I'm pulling the intake and heads. Then I'll decide. My hoist won't be here this week like I'd hoped, so I might as well do something in the meantime.

Tom
 
Thanks.

I call them mystery springs. I never could get what I consider a straight answer on the specs. I just trusted the vendor, and attributed the secrecy to his wanting a competitve edge. Closest I got was that they were similar to CC981s. I'll have them checked or just switch to the comp springs for piece of mind.

Tom
 
Tom,

I've got Comp 981's on my roller and have hit the fuel cutoff (6250?) several times with no ill effects. After thouroughly checking valve to piston clearance, I find it hard to believe that just floating the valves would cause contact. I put #1 at TDC and with a dial indicator on the valve retainer (and VERY light spring), slowly pressed the valve down until it hit the piston - result: 0.480" clearance! Can't imagine what happened on yours...
 
.504 lift maybe? But given the era and extra low compression I was surprised that the LC2s weren't "free wheeling", at least with the stock cam.

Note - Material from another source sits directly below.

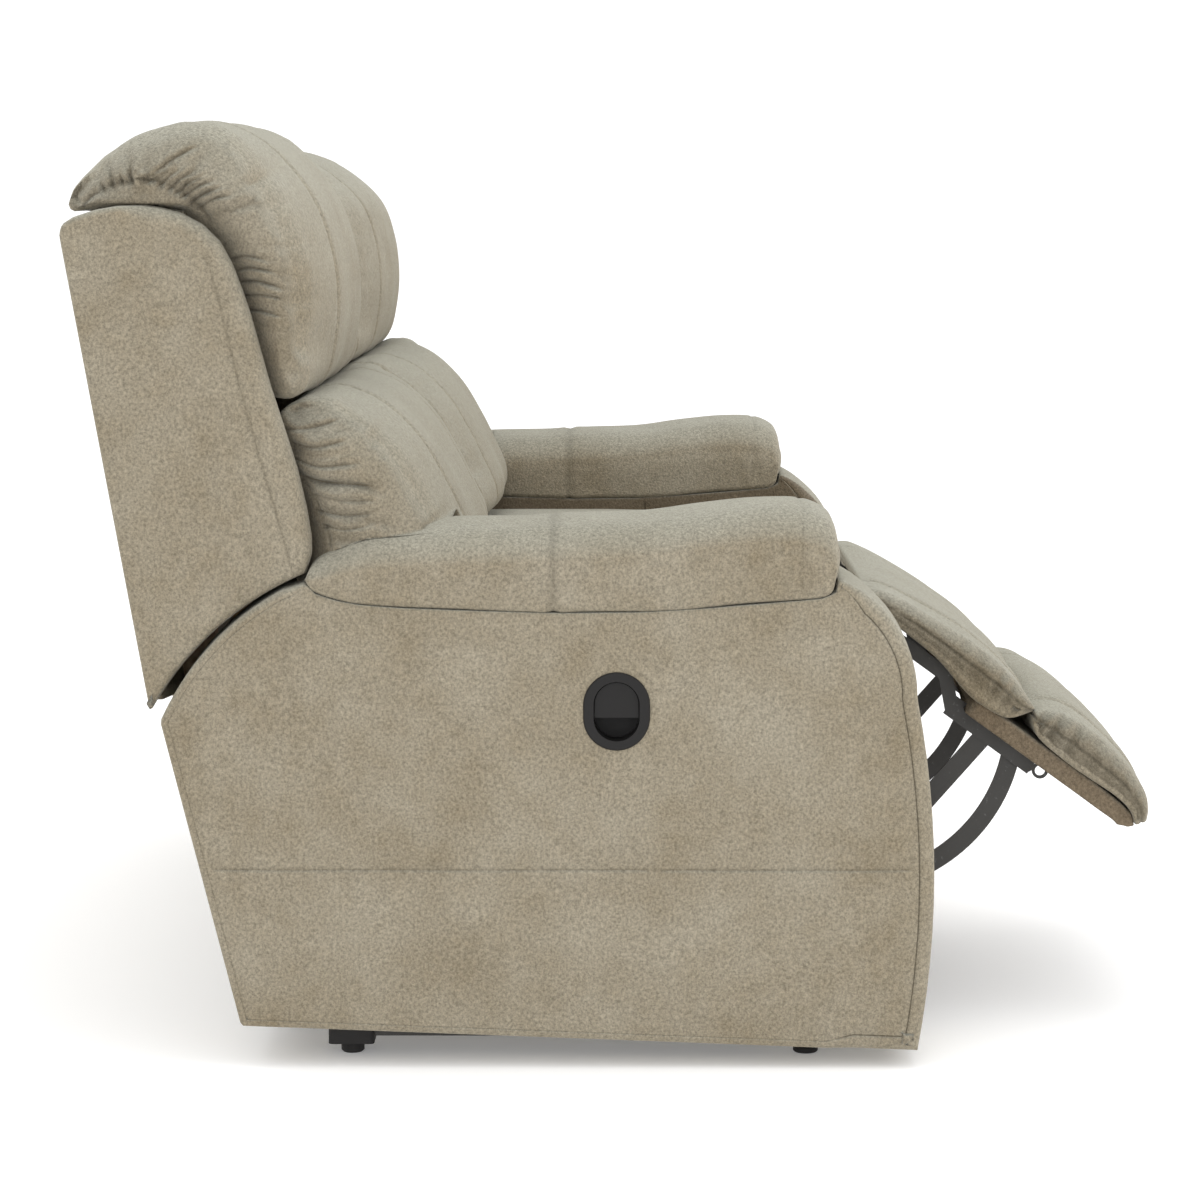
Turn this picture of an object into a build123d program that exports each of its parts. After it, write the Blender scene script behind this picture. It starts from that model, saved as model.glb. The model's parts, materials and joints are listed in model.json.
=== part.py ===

I haven't ruled out a lifter. I had one bad right out of the box. The piston or plunger or whatever it's called was just rattling around. I don't know if it was just assembled wrong or a bad component can cause that and also go bad while in use.

I did have one piece of good luck. I bought 4 roller skates, a 2 ton folding hoist, leveler, and 1250 lb folding stand from Northern. It was all only $352 with free shipping. The 4skates were normally $60 shipping and they weigh nothing compared to the rest. They have to be loosing money.